Most definitely. I once asked a friend in Germany why Germany was able to recover so quickly after the Second World War, despite the devastations. He answered that the Germans had skills. So when they were supported through the Marshall Plan, they did not need people to come and do the job for them. So the crisis in Africa is the lack of skills. I keep asking myself why this problem is so intractable in Africa.

There are two reasons, the first one being that there must be a concerted effort to help Africans gain skills and competence. Chinese investments in Africa are almost all being done by Chinese skilled people, with Africans only involved at the second or third tier. Africans are not the prime technology drivers of the investment programs, whereas in Germany after the Second World War, the prime drivers were the Germans. Whether this is the responsibility of the partners or the Africans, is something that needs to be debated and discussed, but the point is that unless skills are located in Africa, there will continue to be a problem.

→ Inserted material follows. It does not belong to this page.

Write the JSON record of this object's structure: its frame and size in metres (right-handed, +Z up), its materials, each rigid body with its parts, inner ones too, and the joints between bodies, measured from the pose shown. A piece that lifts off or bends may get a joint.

The second reason is a lack of political will among the African Governments to develop African skills. NEPAD was meant to achieve that, but has it been embraced with the enthusiasm and vigor that it deserves? And if not, why not? The answer for me lies with larger civil society. Maybe programs like NEPAD need to be engaged in by the churches and civil society, so that together they find a way to help the peoples of Africa to accept this as their agenda and force their governments to prioritize this agenda item.